We did not even visit the château on that visit, which is a shame, which you will soon see as Bixa continues her report.
Now if you really want to avoid horses, never go to the gigantic horse show every December (now in progress, I think). I was obliged to go there, too -- brother and SIL went two days in a row and they probably would have loved to return a 3rd time if it had been possible. I'll admit that I was not bored -- well, maybe a little -- because it is incredible what people will buy for their beloved horses, but of course it is no match for the kind of horsey crap that they will buy for themselves. I will also admit that the horses were very impressive, the giant ones, the midget ones, the shiny ones, the fluffy ones, the furry ones, the proud ones, the loveable ones... it is really just a big dog show. Thinking about it, I actually wouldn't mind seeing it again some day, but only if I have a free ticket. I would never pay for it.
Thanks, Kerouac! Really, I am almost indifferent to horses, but enjoyed the stables and very much enjoyed the museum.
Looking at my pictures, I see I didn't do a great job of covering the interior of the château, partly because of being overawed. I really need to start traveling with someone like Mich, who does real research before heading out. My research on Chantilly went something like: big pretty house with some gardens; close to Paris. That was all I needed to know. I vaguely remember some reference to paintings & probably thought, "Duh -- fancy place, of course it has some paintings".
Side rant: you know how people worry about children behaving in sedate public places? Well, these kids were good as gold. Not so their vapidly fondly smiling parents and teachers. Did it not occur to any of them to position the children further into the room so that other museum goers could squeeze past & not worry about stepping on a small hand or foot?
The view out the window is refreshing after all those paintings clustered together. There is just too much to look at, so I imagine it's hard to focus on anything specific. I do like the dancing angels.
The Duke of Aumale designed the art galleries to showcase his exceptional collections... In keeping with [his] wishes, the layout of the paintings remains unchanged since the 19th century, providing a unique possibility to travel back in time and discover the typical museography of the time.
As you can see from my photos, "the typical museography of the time" doesn't always make for easy viewing. And there is so much! The house itself is truly magnificent, plus besides the art galleries there are narrow rooms with cases full of the most exquisite small pieces -- watches, ivory miniatures, etc. -- which along with everything else make for sensory overload.

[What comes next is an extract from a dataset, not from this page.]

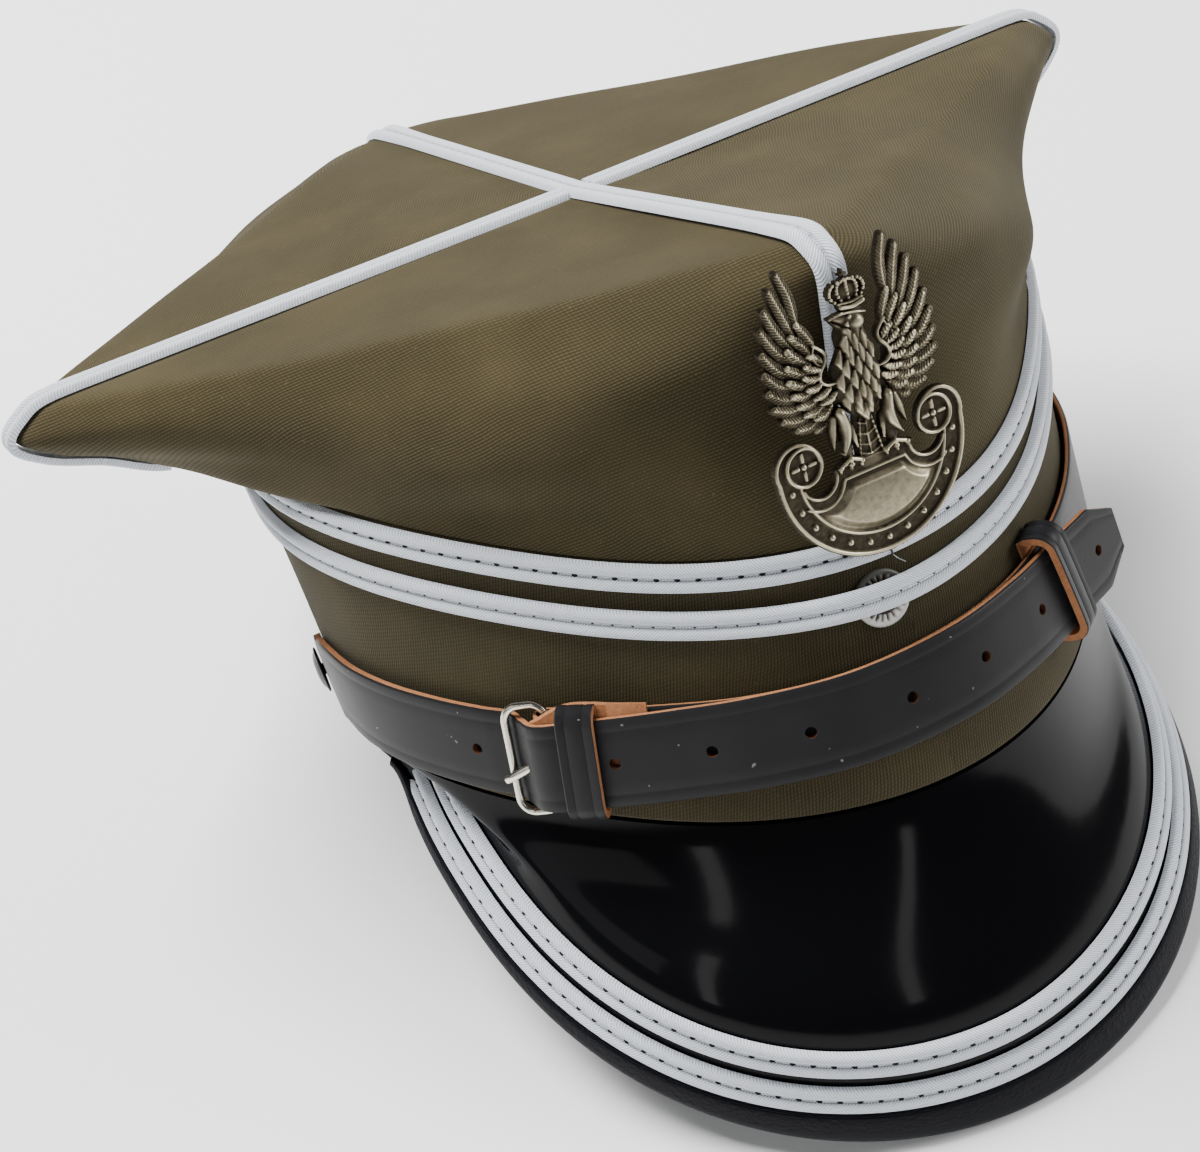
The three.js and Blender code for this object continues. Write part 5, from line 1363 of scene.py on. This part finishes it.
LIGHTS = table(
    "name place target size power mirrored",
    ("key", (1.15, -0.5, 0.75), 0.08, (0.8, 0.6), 19, True),
    ("top", (-0.35, 0.55, 1.25), 0.08, (0.9, 0.9), 62, False),
    ("front", (-0.7, -1.2, 0.7), 0.08, (0.9, 0.5), 3.5, False),
    ("strip_left", (-1.15, -0.75, 0.8), 0.05, (0.12, 1.1), 1.6, True),
    ("strip_front", (0.05, -1.45, 0.78), 0.05, (0.12, 0.8), 1.1, True),
    ("glow_left", (-2.0, 0.0, 1.05), 0.05, (1.4, 0.9), 4.0, True))
WORLD_COLOUR, WORLD_STRENGTH = (0.8, 0.84, 0.9, 1), 0.1
CAMERA_PLACE, CAMERA_LENS = (-201.25, -459.66, 247.28), 76.49
# The camera's turn from the cap's own frame: an axis whose length is the angle in radians.
CAMERA_TURN = Vector((1.9333, -0.6143, 0.0993))


def make_stage():
    bpy.ops.mesh.primitive_plane_add(size=12, location=(0, 0, 0))
    floor = bpy.context.object
    floor.name = "floor"
    floor.data.materials.append(Nodes("floor").set(Base_Color=(0.9, 0.9, 0.9), Roughness=0.9,
                                                   Specular_IOR_Level=0.1))


def make_lights():
    world = bpy.data.worlds.new("studio")
    world.use_nodes = True
    background = world.node_tree.nodes["Background"]
    background.inputs["Color"].default_value = WORLD_COLOUR
    background.inputs["Strength"].default_value = WORLD_STRENGTH
    bpy.context.scene.world = world
    for light in LIGHTS:
        data = bpy.data.lights.new(light["name"], "AREA")
        data.shape = "RECTANGLE"
        data.size, data.size_y = light["size"]
        data.energy = light["power"]
        obj = link(light["name"], data)
        obj.location = light["place"]
        aim = Vector((0, 0, light["target"])) - Vector(light["place"])
        obj.rotation_euler = aim.to_track_quat("-Z", "Y").to_euler()
        obj.visible_glossy = light["mirrored"]


def make_camera():
    """Long lens in front of the cap, above it and to its right hand side."""
    view = np.array(Matrix.Rotation(CAMERA_TURN.length, 3, CAMERA_TURN.normalized()))
    axes = np.stack([REST_TURN @ view[0], -(REST_TURN @ view[1]), -(REST_TURN @ view[2])], 1)
    data = bpy.data.cameras.new("camera")
    data.sensor_width = 36
    data.lens = CAMERA_LENS
    data.clip_start = 0.01
    obj = link("camera", data)
    obj.matrix_world = Matrix.Translation(Vector(place(CAMERA_PLACE))) @ Matrix(axes.tolist()).to_4x4()
    bpy.context.scene.camera = obj


make_stage()
make_lights()
make_camera()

The day trip as I experienced it is a perfectly satisfying and pleasant thing to do, especially with another person. There is so much in the house that each person might wind up seeing totally different things. I would say that Chantilly would also make for a great overnight trip, leisurely taking in more of the town and the château over a two day period.
The extensive grounds and gardens are not a plantsman's paradise in terms of species variety, but they are sheer bucolic delight for anyone, interested in plants or not. Really, I think the gardens might be enchanted, as there is a special light there, particularly in the woodsy areas, which just glows around you but resists being picked up by the camera.

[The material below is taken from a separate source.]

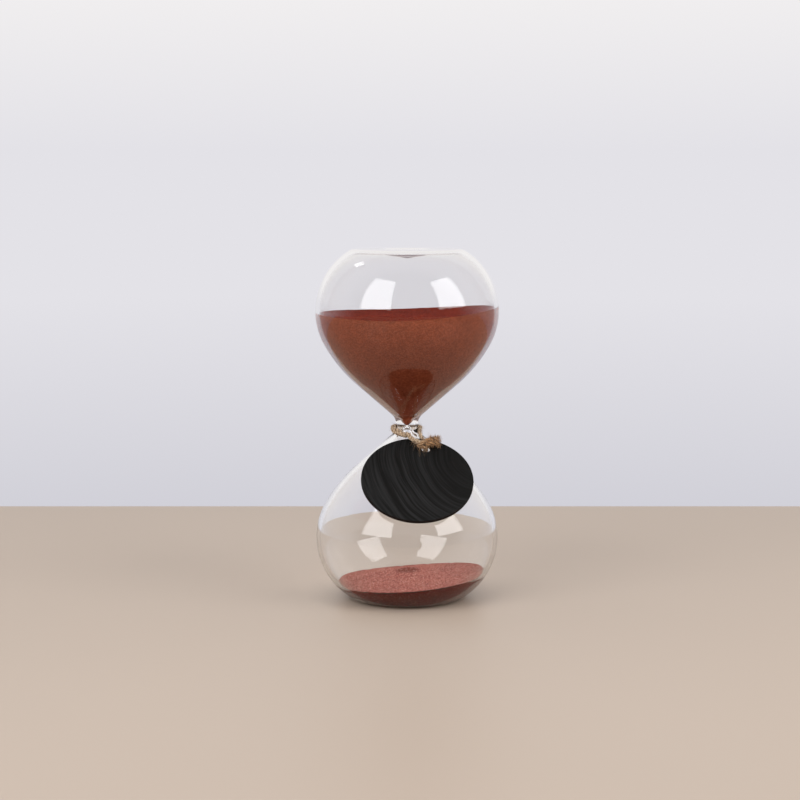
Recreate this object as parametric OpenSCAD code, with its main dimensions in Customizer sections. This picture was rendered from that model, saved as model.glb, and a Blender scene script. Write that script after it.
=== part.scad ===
// Hourglass: two glass bulbs fused at the neck, sand, and an oval wooden tag on twine.
// Units are millimetres. The base stands on z = 0, the glass axis is Z, the tag faces -Y.

/* [Glass] */
// Radius of each bulb at its belly
belly_radius = 43; // [38:0.5:50]
// Height of the belly above the flat end
belly_height = 29; // [25:0.5:34]
// Radius of the arc just past the belly
belly_arc = 32; // [28:0.5:36]
// Slope where the belly arc runs into the shoulder, degrees from upright
belly_arc_end = 29; // [24:1:34]
// Radius of the long arc of the shoulder
shoulder_arc = 70; // [60:1:80]
// Slope of the straight cone between the shoulder and the neck, degrees from upright
cone_angle = 49; // [46:1:54]
// Radius of the flat foot that each end stands on
foot_radius = 24.5; // [20:0.5:28]
// Radius of the foot's rounded edge
foot_edge = 5; // [4:0.5:7]
// Thickness of the blown wall
wall = 2; // [1.5:0.1:3.5]
// How much wider the cone opens inside, degrees, so that the wall thickens to the neck
bore_widening = 2; // [0:0.5:4]

/* [Neck] */
// Outside radius at the narrowest place
neck_radius = 5.1; // [4.5:0.1:6]
// Radius of the hollow curve outside the neck
neck_curve = 6.5; // [5.5:0.1:8]
// Radius of the hole that the sand runs through
throat_radius = 0.8; // [0.6:0.1:1.2]
// Radius of the rounded mouth of that hole
throat_mouth = 3; // [2:0.1:3.5]

/* [Ends] */
// Radius of the dimple pushed into each flat end
dimple_radius = 10.5; // [8:0.5:13]
// Depth of the dimple
dimple_depth = 1.5; // [1:0.1:4]
// Radius of the hole that the sand was filled through
fill_radius = 3; // [2:0.1:4]
// How far the melted seal swells past the wall, inside and out
seal_swell = 0.5; // [0.3:0.1:1.2]

/* [Sand] */
// Height of the upper sand above the neck
upper_sand_level = 53.3; // [30:0.1:60]
// Slope of the upper sand, rising to +X, degrees
upper_sand_slope = 2; // [0:0.1:4]
// Height of the lower sand above the base
lower_sand_level = 10; // [8:0.1:30]
// Slope of the lower sand, degrees
lower_sand_slope = 4.8; // [0:0.1:6]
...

Damselflies making more damselflies ~
~ And that concludes a wonderful day out from Paris ~
Frankly, I was amazed by the "overstuffed" walls of the château in Chantilly. From floor to ceiling, nothing but paintings, even when they were too high to see. Perhaps they will expand into a more traditional museum presentation some day, but they will need about four times more space. But I kind of liked the overkill factor of all of the paintings. In spite of the excess, it was really not difficult to zoom in on the outstanding ones.
Good point about the presentation, Kerouac. From what I read on the Domaine de Chantilly's site, keeping the pictures hung as they were in the 19th century is "in keeping with Duke of Aumale's wishes". Who knows if that is a legal stipulation or simply that "he would have wanted it that way". I agree about liking the overkill effect, which is completely appropriate to the place. Probably there is a digital process now which could duplicate every one of those pictures. The duplicates could be put in duplicate frames & hung in place of the originals, which would then be moved to a dedicated museum. Everything would look the same, but would that gut the awe one feels in the house when coming upon so much of the western canon so densely gathered there?